## What this task involves
Scan the following material for the string "rigid" and copy each line in which it appears.

— START OF Material shown —

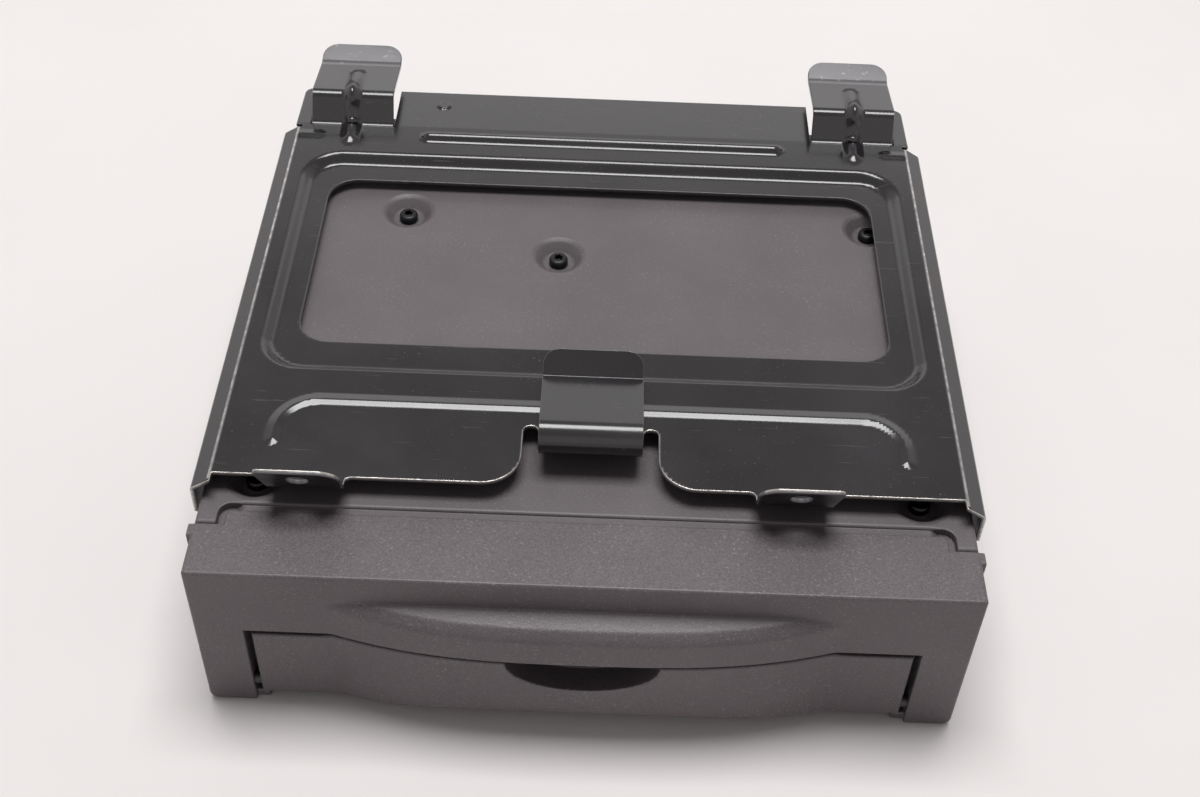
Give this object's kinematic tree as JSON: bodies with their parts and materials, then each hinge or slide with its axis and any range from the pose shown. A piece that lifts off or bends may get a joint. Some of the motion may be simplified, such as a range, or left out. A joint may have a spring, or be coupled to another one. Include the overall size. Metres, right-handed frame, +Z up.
{
  "type": "car disc reader",
  "caption": "Slot-loading car navigation disc reader: dark moulded housing hung from a pressed bracket, bulged front with a bottom-hinged flap.",
  "frame": {"origin": "centre of the bounding box on the surface that the reader stands on", "axes": "+Z up, the front with the flap faces -Y, the longest side runs along Y"},
  "size_m": [0.2046, 0.2196, 0.0716],
  "materials": {
    "dark_plastic": "fine grained",
    "black_plastic": "satin",
    "chip_plastic": "matt",
    "gear_plastic": "satin acetal",
    "white_plastic": "satin",
    "board_green": "solder mask",
    "felt": "short pile",
    "damper_rubber": "matt",
    "black_coat": "satin black coat on pressed steel",
    "black_screw": "black oxide",
    "zinc_steel": "zinc plated sheet",
    "bright_steel": "ground",
    "tin_pins": "tin plated",
    "brass_gear": "turned",
    "lens_glass": "coated"
  },
  "bodies": {
    "housing": {"fascia": "dark_plastic", "upper_housing": "dark_plastic", "lower_housing": "dark_plastic", "housing_screws": "black_screw", "bracket_screws": "black_screw", "mounting_bracket": "black_coat", "bracket_ears": "black_coat", "centre_clip": "black_coat", "rear_hooks": "black_coat", "slot_panel": "black_plastic", "slot_felts": "felt", "switch_board": "board_green", "shield_plate": "zinc_steel", "main_board": "board_green", "board_standoffs": "zinc_steel", "board_parts": "chip_plastic", "rear_connector": "white_plastic", "connector_pins": "tin_pins", "antenna_socket": "tin_pins", "ribbon_cable": "white_plastic", "mech_chassis": "zinc_steel", "mech_cover": "zinc_steel", "rubber_dampers": "damper_rubber", "damper_screws": "zinc_steel", "roller_bushes": "gear_plastic", "idler_pin": "bright_steel", "load_motor": "bright_steel", "upper_disc_guide": "black_plastic", "pickup_base": "zinc_steel", "spindle_motor": "bright_steel", "guide_rods": "bright_steel", "sled_motor": "bright_steel", "clamp_pin": "bright_steel"},
    "flap": {"flap": "dark_plastic"},
    "eject_button": {"eject_button": "black_plastic"},
    "load_roller": {"load_roller_shaft": "bright_steel", "roller_sleeves": "damper_rubber", "roller_gear": "gear_plastic"},
    "idler_gear": {"idler_gear": "gear_plastic"},
    "motor_pinion": {"motor_pinion": "brass_gear"},
    "turntable": {"turntable": "black_plastic"},
    "pickup_sled": {"pickup_sled": "chip_plastic", "pickup_lens": "lens_glass"},
    "lead_screw": {"lead_screw": "bright_steel"},
    "clamp_arm": {"clamp_arm": "zinc_steel"},
    "clamp_puck": {"clamp_puck": "gear_plastic"}
  },
  "joints": [
    {"name": "flap_hinge", "type": "hinge", "parent": "housing", "child": "flap", "pos_m": [0, -0.10022, 0.0075], "axis": [1, 0, 0], "range_deg": [0, 65]},
    {"name": "eject_press", "type": "slide", "parent": "housing", "child": "eject_button", "axis": [0, 1, 0], "range_m": [0, 0.0012], "stiffness_N_per_m": 300},
    {"name": "roller_spin", "type": "hinge", "parent": "housing", "child": "load_roller", "pos_m": [0, -0.06842, 0.0156], "axis": [1, 0, 0], "continuous": true},
    {"name": "idler_spin", "type": "hinge", "parent": "housing", "child": "idler_gear", "pos_m": [0.069, -0.0533, 0.0156], "axis": [1, 0, 0], "continuous": true},
    {"name": "pinion_spin", "type": "hinge", "parent": "housing", "child": "motor_pinion", "pos_m": [0.069, -0.04118, 0.0156], "axis": [1, 0, 0], "continuous": true},
    {"name": "turntable_spin", "type": "hinge", "parent": "housing", "child": "turntable", "pos_m": [0, -0.01242, 0.018], "axis": [0, 0, 1], "continuous": true},
    {"name": "sled_travel", "type": "slide", "parent": "housing", "child": "pickup_sled", "axis": [0, 1, 0], "range_m": [0, 0.034]},
    {"name": "screw_spin", "type": "hinge", "parent": "housing", "child": "lead_screw", "pos_m": [0.037, 0.00758, 0.0154], "axis": [0, 1, 0], "range_deg": [0, 4085]},
    {"name": "clamp_swing", "type": "hinge", "parent": "housing", "child": "clamp_arm", "pos_m": [0, 0.05108, 0.028], "axis": [1, 0, 0], "range_deg": [0, 2.5], "stiffness_Nm_per_rad": 0.1, "springref_deg": -17.19},
    {"name": "puck_spin", "type": "hinge", "parent": "clamp_arm", "child": "clamp_puck", "pos_m": [0, -0.01242, 0.026], "axis": [0, 0, 1], "continuous": true}
  ],
  "couplings": [
    {"joint": "idler_spin", "follows": "roller_spin", "ratio": -0.66667},
    {"joint": "pinion_spin", "follows": "roller_spin", "ratio": 2},
    {"joint": "screw_spin", "follows": "sled_travel", "rad_per_m": 2094.4}
  ]
}
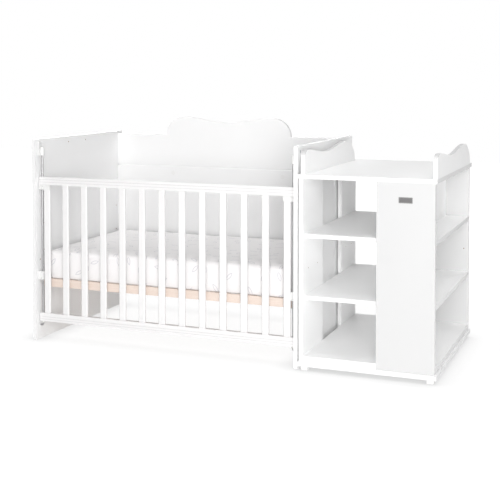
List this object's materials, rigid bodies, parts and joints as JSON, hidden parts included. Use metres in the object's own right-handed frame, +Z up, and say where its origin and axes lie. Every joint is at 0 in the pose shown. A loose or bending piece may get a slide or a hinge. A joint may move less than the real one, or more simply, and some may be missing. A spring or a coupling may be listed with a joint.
{
  "type": "crib with changer",
  "caption": "Baby crib with a sliding slatted side, a mattress on a slatted base and a wavy back crest, joined at one end to an open shelf unit with a changer top.",
  "frame": {"origin": "bottom centre of the whole object's bounding box, on the floor", "axes": "+X along the crib towards the changer, +Y to the back, +Z up"},
  "size_m": [1.722, 0.774, 0.927],
  "materials": {
    "white_board": "white melamine-faced board with banded edges",
    "white_lacquer": "white satin lacquer on solid wood",
    "white_plastic": "moulded white plastic",
    "rubber": "pale grey moulded rubber",
    "steel": "zinc-plated steel",
    "beech": "bare beech",
    "mattress_cover": "white knitted cover with a faint grey pattern",
    "plate_metal": "dark grey enamelled metal, blank"
  },
  "bodies": {
    "frame": {"left_end_panel": "white_board", "right_end_panel": "white_board", "upper_back_board": "white_board", "lower_back_board": "white_board", "changer_base": "white_board", "changer_floor": "white_board", "front_upright": "white_board", "rear_upright": "white_board", "front_panel": "white_board", "back_panel": "white_board", "upper_shelf": "white_board", "lower_shelf": "white_board", "divider": "white_board", "changer_top": "white_board", "left_wing": "white_board", "right_wing": "white_board", "cover_caps": "white_plastic", "left_rod_socket": "white_plastic", "right_rod_socket": "white_plastic", "left_rod_clip": "white_plastic", "right_rod_clip": "white_plastic", "changer_feet": "white_plastic", "link_spacers": "white_plastic", "rod_stops": "rubber", "panel_bolts": "steel", "left_guide_rod": "steel", "right_guide_rod": "steel", "base_irons": "steel", "base_bolts": "steel", "shelf_pins": "steel", "link_bolts": "steel", "base_front_rail": "beech", "base_back_rail": "beech", "base_left_rail": "beech", "base_right_rail": "beech", "base_slats": "beech", "wooden_dowels": "beech", "blank_plate": "plate_metal"},
    "drop_side": {"top_rail": "white_lacquer", "bottom_rail": "white_lacquer", "left_stile": "white_lacquer", "right_stile": "white_lacquer", "drop_slat_1": "white_lacquer", "drop_slat_2": "white_lacquer", "drop_slat_3": "white_lacquer", "drop_slat_4": "white_lacquer", "drop_slat_5": "white_lacquer", "drop_slat_6": "white_lacquer", "drop_slat_7": "white_lacquer", "drop_slat_8": "white_lacquer", "drop_slat_9": "white_lacquer", "drop_slat_10": "white_lacquer", "drop_slat_11": "white_lacquer", "rail_bushes": "white_plastic", "left_catch_housing": "white_plastic", "right_catch_housing": "white_plastic"},
    "left_catch": {"left_catch_button": "white_plastic"},
    "right_catch": {"right_catch_button": "white_plastic"},
    "mattress": {"mattress": "mattress_cover"}
  },
  "joints": [
    {"name": "drop_side_slide", "type": "slide", "parent": "frame", "child": "drop_side", "axis": [0, 0, 1], "range_m": [0, 0.088]},
    {"name": "left_catch_press", "type": "slide", "parent": "drop_side", "child": "left_catch", "axis": [0, 1, 0], "range_m": [0, 0.003], "stiffness_N_per_m": 300},
    {"name": "right_catch_press", "type": "slide", "parent": "drop_side", "child": "right_catch", "axis": [0, 1, 0], "range_m": [0, 0.003], "stiffness_N_per_m": 300},
    {"name": "mattress_lift", "type": "slide", "parent": "frame", "child": "mattress", "axis": [0, 0, 1], "range_m": [0, 0.5]}
  ]
}
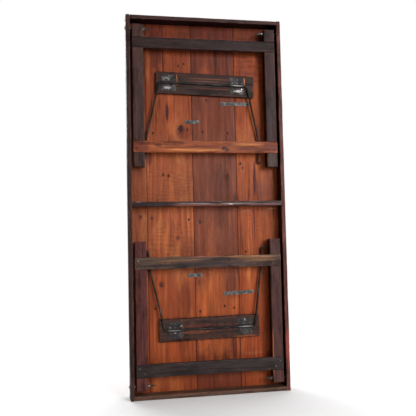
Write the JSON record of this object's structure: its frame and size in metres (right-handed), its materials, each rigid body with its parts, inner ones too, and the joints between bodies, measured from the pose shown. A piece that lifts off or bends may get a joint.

— END OF Material shown —

## Finished answer
List this object's materials, rigid bodies, parts and joints as JSON, hidden parts included. Use metres in the object's own right-handed frame, +Z up, and say where its origin and axes lie. Every joint is at 0 in the pose shown. A loose or bending piece may get a slide or a hinge. A joint may move less than the real one, or more simply, and some may be missing. A spring or a coupling may be listed with a joint.
Write the JSON record of this object's structure: its frame and size in metres (right-handed), its materials, each rigid body with its parts, inner ones too, and the joints between bodies, measured from the pose shown. A piece that lifts off or bends may get a joint.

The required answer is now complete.